Written instruction: Go through the entries below and write each one out exactly.

BEGIN Task data

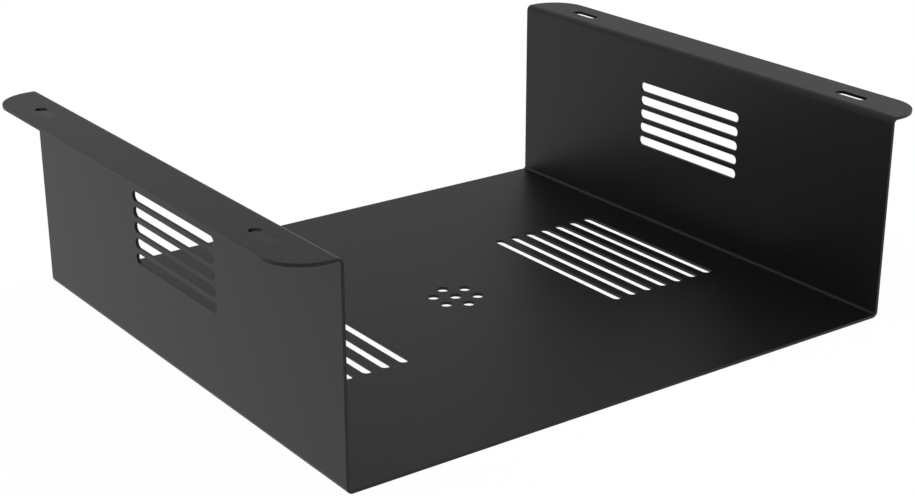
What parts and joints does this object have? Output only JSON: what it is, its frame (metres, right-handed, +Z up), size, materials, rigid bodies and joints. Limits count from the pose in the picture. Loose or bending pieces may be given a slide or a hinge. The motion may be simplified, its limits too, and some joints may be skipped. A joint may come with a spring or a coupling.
{
  "type": "under-desk computer holder",
  "caption": "Folded sheet-steel tray with vented side walls and slotted outward flanges that hangs a small desktop computer under a desk, with its wood screws.",
  "frame": {"origin": "under the middle of the tray, at the centre of the bounding box's bottom", "axes": "+X across the holder from wall to wall, +Y to the back, +Z up to the desk"},
  "size_m": [0.35, 0.275, 0.1],
  "materials": {
    "powder_coat": "satin black powder coat with a fine grain, on steel sheet",
    "screw_steel": "black zinc plate, semi-gloss"
  },
  "bodies": {
    "holder": {"folded_tray": "powder_coat"},
    "screw_1": {"mounting_screw_1": "screw_steel"},
    "screw_2": {"mounting_screw_2": "screw_steel"},
    "screw_3": {"mounting_screw_3": "screw_steel"},
    "screw_4": {"mounting_screw_4": "screw_steel"}
  },
  "joints": [
    {"name": "screw_1_lift_out", "type": "slide", "parent": "holder", "child": "screw_1", "axis": [0, 0, 1], "range_m": [0, 0.11]},
    {"name": "screw_2_lift_out", "type": "slide", "parent": "holder", "child": "screw_2", "axis": [0, 0, 1], "range_m": [0, 0.11]},
    {"name": "screw_3_lift_out", "type": "slide", "parent": "holder", "child": "screw_3", "axis": [0, 0, 1], "range_m": [0, 0.11]},
    {"name": "screw_4_lift_out", "type": "slide", "parent": "holder", "child": "screw_4", "axis": [0, 0, 1], "range_m": [0, 0.11]}
  ]
}
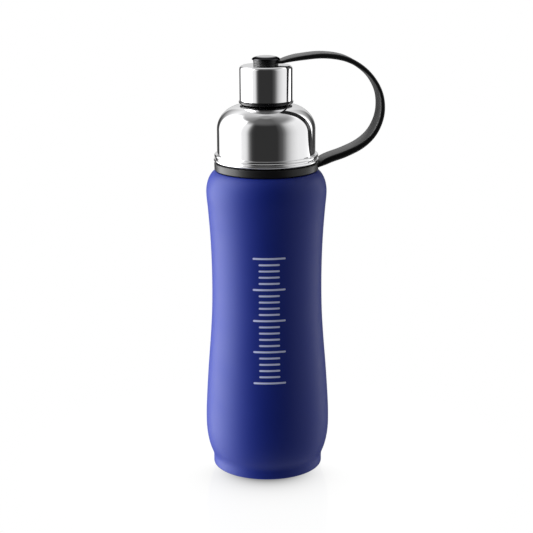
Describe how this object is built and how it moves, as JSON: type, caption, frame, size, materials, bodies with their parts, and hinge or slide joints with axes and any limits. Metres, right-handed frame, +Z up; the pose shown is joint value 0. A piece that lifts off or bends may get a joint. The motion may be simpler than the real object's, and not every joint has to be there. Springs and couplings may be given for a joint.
{
  "type": "insulated water bottle",
  "caption": "Double-wall steel sport bottle with a waisted body, a screw-on dome lid, a threaded spout cap and a looped carry strap.",
  "frame": {"origin": "centre of the flat base, on the bottle's axis, in the plane the bottle stands on", "axes": "+Z up along the bottle's axis, from the base to the spout cap; +X towards the loop of the carry strap; +Y away from the side of the body that is seen with the loop on the right"},
  "size_m": [0.1043, 0.073, 0.2453],
  "materials": {
    "powder_coat": "satin powder coat",
    "brushed_steel": "brushed",
    "polished_steel": "mirror polished",
    "liner_plastic": "moulded",
    "strap_elastomer": "satin moulded",
    "silicone": "translucent white",
    "seal_resin": "cast"
  },
  "bodies": {
    "bottle": {"outer_shell": "powder_coat", "foot_cup": "powder_coat", "base_disc": "brushed_steel", "vacuum_seal": "seal_resin", "getter_capsule": "brushed_steel", "inner_flask": "brushed_steel", "inner_bottom": "brushed_steel"},
    "lid_seal": {"lid_gasket": "silicone"},
    "lid": {"lid_shell": "polished_steel", "lid_liner": "liner_plastic", "spout_collar": "liner_plastic", "carry_strap": "strap_elastomer"},
    "strap_end": {"strap_eyelet": "strap_elastomer"},
    "spout_cap": {"spout_cap_shell": "polished_steel", "spout_cap_liner": "liner_plastic", "spout_cap_gasket": "silicone", "strap_washer": "liner_plastic", "rivet_button": "polished_steel", "rivet_washer": "brushed_steel"}
  },
  "joints": [
    {"name": "lid_lift", "type": "slide", "parent": "bottle", "child": "lid_seal", "axis": [0, 0, 1], "range_m": [0, 0.012]},
    {"name": "lid_turn", "type": "hinge", "parent": "lid_seal", "child": "lid", "pos_m": [0, 0, 0.1912], "axis": [0, 0, 1], "range_deg": [0, 1080]},
    {"name": "spout_cap_lift", "type": "slide", "parent": "lid", "child": "strap_end", "axis": [0, 0, 1], "range_m": [0, 0.0108]},
    {"name": "spout_cap_turn", "type": "hinge", "parent": "strap_end", "child": "spout_cap", "pos_m": [0, 0, 0.2386], "axis": [0, 0, 1], "range_deg": [0, 1080]}
  ],
  "couplings": [
    {"joint": "lid_lift", "follows": "lid_turn", "m_per_rad": 0.0006366},
    {"joint": "spout_cap_lift", "follows": "spout_cap_turn", "m_per_rad": 0.00057295}
  ]
}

END Task data

Final answer:
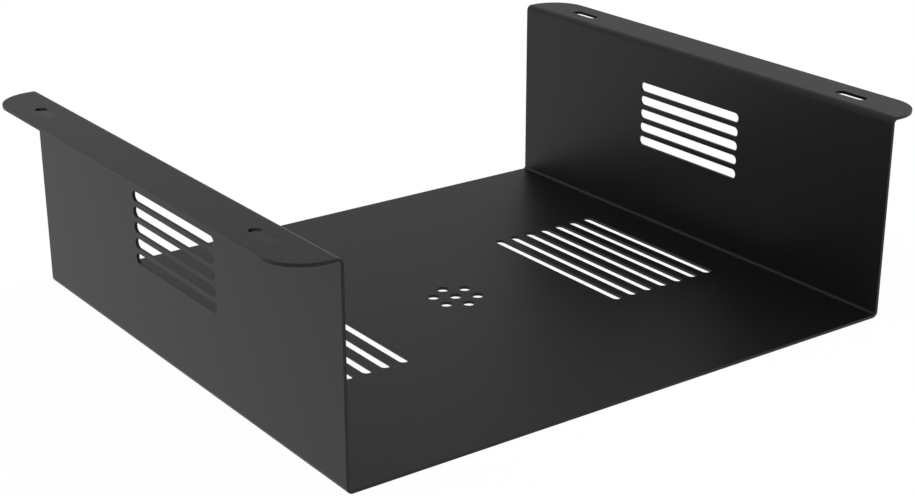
What parts and joints does this object have? Output only JSON: what it is, its frame (metres, right-handed, +Z up), size, materials, rigid bodies and joints. Limits count from the pose in the picture. Loose or bending pieces may be given a slide or a hinge. The motion may be simplified, its limits too, and some joints may be skipped. A joint may come with a spring or a coupling.
{
  "type": "under-desk computer holder",
  "caption": "Folded sheet-steel tray with vented side walls and slotted outward flanges that hangs a small desktop computer under a desk, with its wood screws.",
  "frame": {"origin": "under the middle of the tray, at the centre of the bounding box's bottom", "axes": "+X across the holder from wall to wall, +Y to the back, +Z up to the desk"},
  "size_m": [0.35, 0.275, 0.1],
  "materials": {
    "powder_coat": "satin black powder coat with a fine grain, on steel sheet",
    "screw_steel": "black zinc plate, semi-gloss"
  },
  "bodies": {
    "holder": {"folded_tray": "powder_coat"},
    "screw_1": {"mounting_screw_1": "screw_steel"},
    "screw_2": {"mounting_screw_2": "screw_steel"},
    "screw_3": {"mounting_screw_3": "screw_steel"},
    "screw_4": {"mounting_screw_4": "screw_steel"}
  },
  "joints": [
    {"name": "screw_1_lift_out", "type": "slide", "parent": "holder", "child": "screw_1", "axis": [0, 0, 1], "range_m": [0, 0.11]},
    {"name": "screw_2_lift_out", "type": "slide", "parent": "holder", "child": "screw_2", "axis": [0, 0, 1], "range_m": [0, 0.11]},
    {"name": "screw_3_lift_out", "type": "slide", "parent": "holder", "child": "screw_3", "axis": [0, 0, 1], "range_m": [0, 0.11]},
    {"name": "screw_4_lift_out", "type": "slide", "parent": "holder", "child": "screw_4", "axis": [0, 0, 1], "range_m": [0, 0.11]}
  ]
}
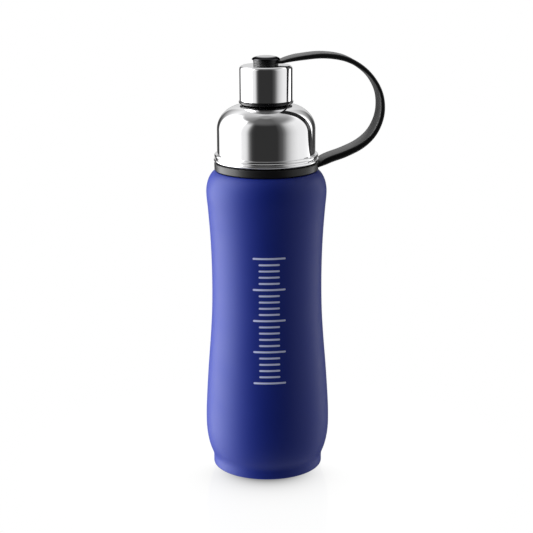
Describe how this object is built and how it moves, as JSON: type, caption, frame, size, materials, bodies with their parts, and hinge or slide joints with axes and any limits. Metres, right-handed frame, +Z up; the pose shown is joint value 0. A piece that lifts off or bends may get a joint. The motion may be simpler than the real object's, and not every joint has to be there. Springs and couplings may be given for a joint.
{
  "type": "insulated water bottle",
  "caption": "Double-wall steel sport bottle with a waisted body, a screw-on dome lid, a threaded spout cap and a looped carry strap.",
  "frame": {"origin": "centre of the flat base, on the bottle's axis, in the plane the bottle stands on", "axes": "+Z up along the bottle's axis, from the base to the spout cap; +X towards the loop of the carry strap; +Y away from the side of the body that is seen with the loop on the right"},
  "size_m": [0.1043, 0.073, 0.2453],
  "materials": {
    "powder_coat": "satin powder coat",
    "brushed_steel": "brushed",
    "polished_steel": "mirror polished",
    "liner_plastic": "moulded",
    "strap_elastomer": "satin moulded",
    "silicone": "translucent white",
    "seal_resin": "cast"
  },
  "bodies": {
    "bottle": {"outer_shell": "powder_coat", "foot_cup": "powder_coat", "base_disc": "brushed_steel", "vacuum_seal": "seal_resin", "getter_capsule": "brushed_steel", "inner_flask": "brushed_steel", "inner_bottom": "brushed_steel"},
    "lid_seal": {"lid_gasket": "silicone"},
    "lid": {"lid_shell": "polished_steel", "lid_liner": "liner_plastic", "spout_collar": "liner_plastic", "carry_strap": "strap_elastomer"},
    "strap_end": {"strap_eyelet": "strap_elastomer"},
    "spout_cap": {"spout_cap_shell": "polished_steel", "spout_cap_liner": "liner_plastic", "spout_cap_gasket": "silicone", "strap_washer": "liner_plastic", "rivet_button": "polished_steel", "rivet_washer": "brushed_steel"}
  },
  "joints": [
    {"name": "lid_lift", "type": "slide", "parent": "bottle", "child": "lid_seal", "axis": [0, 0, 1], "range_m": [0, 0.012]},
    {"name": "lid_turn", "type": "hinge", "parent": "lid_seal", "child": "lid", "pos_m": [0, 0, 0.1912], "axis": [0, 0, 1], "range_deg": [0, 1080]},
    {"name": "spout_cap_lift", "type": "slide", "parent": "lid", "child": "strap_end", "axis": [0, 0, 1], "range_m": [0, 0.0108]},
    {"name": "spout_cap_turn", "type": "hinge", "parent": "strap_end", "child": "spout_cap", "pos_m": [0, 0, 0.2386], "axis": [0, 0, 1], "range_deg": [0, 1080]}
  ],
  "couplings": [
    {"joint": "lid_lift", "follows": "lid_turn", "m_per_rad": 0.0006366},
    {"joint": "spout_cap_lift", "follows": "spout_cap_turn", "m_per_rad": 0.00057295}
  ]
}